Confindustria, Cisl e Uil sono contro «gli arcaismi e le rigidità» del contratto nazionale, che deve restare solo come «paracadute».
Firmato "il contratto" parte l'offensiva sulla riforma del modello contrattuale. Nella direzione, come spiega il ministro del Lavoro Cesare Damiano, di una triennalizzazione della durata dei contratti (oggi, secondo le regole del luglio '93, suddivisi in due bienni economici e in un quadriennio normativo), e degli incentivi alla contrattazione decentrata (che oggi riguarda circa il 10% delle imprese), strada già aperta dal disegno di legge che ha recepito il protocollo sul welfare.

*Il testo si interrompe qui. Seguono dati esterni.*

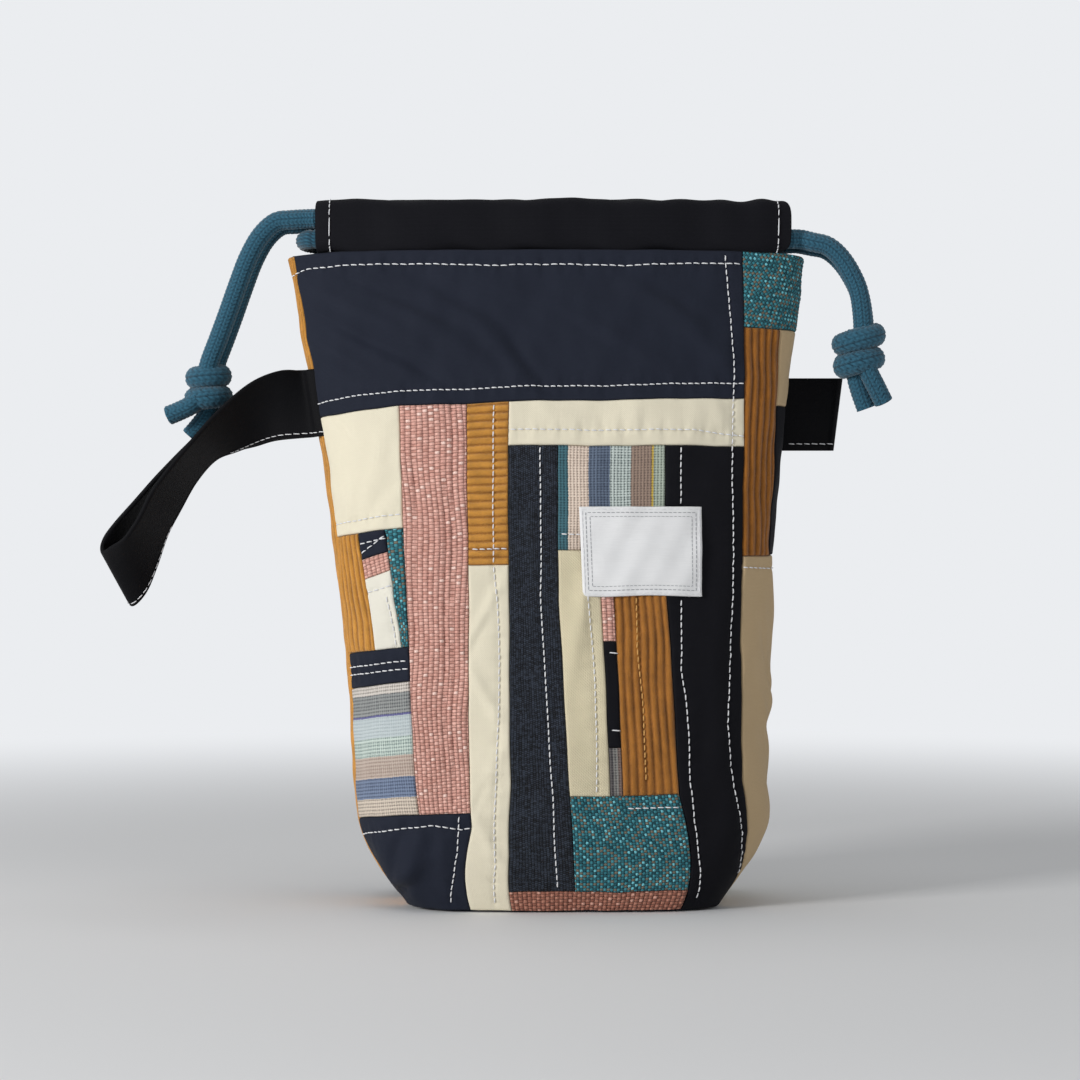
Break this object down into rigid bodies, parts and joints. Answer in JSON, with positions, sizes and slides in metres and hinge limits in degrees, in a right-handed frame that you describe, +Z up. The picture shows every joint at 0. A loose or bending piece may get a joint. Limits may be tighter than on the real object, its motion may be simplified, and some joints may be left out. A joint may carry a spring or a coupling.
{
  "type": "knitting project bag",
  "caption": "Patchwork drawstring project bag with a boxed flat base, cord casings, knotted cords, a wrist strap loop and a side tab.",
  "frame": {"origin": "centre of the flat base, on the surface that the bag stands on", "axes": "+Z up; the front with the label looks along -Y; +X to the viewer's right; +Y is the short way through the bag"},
  "size_m": [0.2838, 0.0867, 0.2503],
  "materials": {
    "navy_cotton": "plain woven navy-black cotton, matt",
    "black_cotton": "plain woven black cotton, matt",
    "navy_linen": "open slubby linen weave, matt",
    "cream_cotton": "cream cotton twill, matt",
    "ivory_cotton": "ivory cotton, matt",
    "khaki_cotton": "pale khaki cotton, matt",
    "pink_tweed": "chunky pink basket weave with dark flecks",
    "gold_corduroy": "gold corduroy, soft pile on the wales",
    "teal_tweed": "teal tweed with bright and brown flecks",
    "striped_cotton": "loosely woven cotton in muted stripes",
    "tan_cotton": "tan cotton, matt",
    "natural_lining": "natural cotton lining, matt",
    "black_tape": "black cotton tape, topstitched",
    "blue_cord": "knitted teal-blue cotton cord",
    "white_label": "white woven label, bare, with a stitched border"
  },
  "bodies": {
    "root": {"front_top_band": "navy_cotton", "cream_upper_left": "cream_cotton", "pink_tweed_column": "pink_tweed", "corduroy_cross_ribbed": "gold_corduroy", "cream_long_column": "cream_cotton", "cream_upper_strip": "cream_cotton", "navy_linen_column": "navy_linen", "striped_upper_patch": "striped_cotton", "black_right_column": "black_cotton", "khaki_lower_column": "khaki_cotton", "pink_sliver": "pink_tweed", "black_sliver": "black_cotton", "striped_sliver": "striped_cotton", "corduroy_lower": "gold_corduroy", "teal_tweed_base_patch": "teal_tweed", "pink_base_strip": "pink_tweed", "corduroy_left_small": "gold_corduroy", "navy_small_left": "navy_cotton", "pink_small_left": "pink_tweed", "ivory_small_left": "ivory_cotton", "teal_narrow_left": "teal_tweed", "navy_band_left": "navy_cotton", "striped_lower_left": "striped_cotton", "navy_corner_lower_left": "navy_cotton", "teal_tweed_side": "teal_tweed", "corduroy_side": "gold_corduroy", "tan_side_strip": "tan_cotton", "black_side_strip": "black_cotton", "tan_side_lower": "tan_cotton", "back_top_band": "navy_cotton", "back_cream_column": "cream_cotton", "back_linen_column": "navy_linen", "back_tan_column": "tan_cotton", "back_black_column": "black_cotton", "corduroy_back_edge": "gold_corduroy", "base_panel": "navy_cotton", "lining": "natural_lining", "mouth_facing": "black_cotton", "front_casing": "black_cotton", "back_casing": "black_cotton", "drawstring_left": "blue_cord", "drawstring_right": "blue_cord", "cord_end_left_front": "blue_cord", "cord_end_left_back": "blue_cord", "cord_end_right_front": "blue_cord", "cord_end_right_back": "blue_cord", "knot_left": "blue_cord", "knot_right": "blue_cord", "wrist_strap": "black_tape", "side_tab": "black_tape", "woven_label": "white_label"}
  },
  "joints": []
}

«Abbiamo firmato l'accordo che dovevamo firmare», dice il presidente degli industriali, Luca di Montezemolo, «un accordo positivo solo se lo si guarda in un ottica tradizionale». «Per i dipendenti - continua Montezemolo - credo non si possa più continuare a ragionare con un rigido contratto nazionale che non tiene conto delle diversità geografiche e delle differenze tra le stesse imprese». «La chiusura della vertenza dei metalmeccanici è di per sè un fatto positivo - dice Emma Marcegaglia, candidata alla presidenza di Confindustria - ma non possiamo più andare avanti con assetti contrattuali vecchi che risalgono a 35 anni fa, serve un forte legame tra contratti e produttività».
Non è sola Confindustria nell'invocare una stagione di «modernizzazione, contro gli arcaismi di un contratto nazionale che ingessa». Cisl e Uil sono esattamente sulla stessa lunghezza d'onda, non ne hanno mai fatto mistero e ieri sono tornate a ribadirlo. E la "modernizzazione" di cui si parla consiste nello svuotamento progressivo del contratto nazionale che deve rimanere come «un paracadute», per dirla alla Marcegaglia, o come «salvaguardia minima», per usare le parole del presidente di Federmeccanica, Massimo Calearo.
«Sono d'accordo con Montezemolo - sono le parole del segretario generale Cisl, Raffaele Bonanni - Il modello di contrattazione è arcaico». «Il contratto nazionale è stato troppo sopravvalutato, ha una funzione importante perché deve servire esclusivamente a coprire i buchi determinati dall'inflazione. Questo e solo questo, non può essere usato per altri scopi perché altrimenti snerva». Stessa musica in casa Uil: «Concordo con Montezemolo che il sistema di contrattazione è arcaico, ma lui ha molte responsabilità nell'avere determinato questa situazione e nel non avere operato a sufficienza per cambiarlo».
Fosse per Confindustria, Cisl e Uil, insomma, il contratto nazionale sarebbe già stato messo in soffitta.
Restano comunque da rinnovare alcuni importanti contratti (pubblico impiego e commercio in primis). Ed era stato lo stesso ministro Damiano, nei giorni scorsi, a calendarizzare cinque tavoli di concertazione con le parti sociali, su pressione fiscale, modello contrattuale e produttività, rinnovi, prezzi e tariffe e sicurezza sul lavoro. I tavoli sarebbero dovuti partire dalla fine di gennaio, ma con gli avvicendamenti di ieri, e una maggioranza che non c'è più (dopo l'uscita di Mastella), nulla è certo.
Il contratto delle tute blu passerà ora al vaglio delle strutture di Fiom, Fim e Uilm, mentre domani si riunirà l'"assemblea dei 500", a cui partecipano dirigenti nazionali e delegati dai territori, per il via libera all'intesa. Successivamente partiranno anche le assemblee nei luoghi di lavoro, per presentare l'intesa raggiunta ai lavoratori, che saranno chiamati a validarla nel referendum.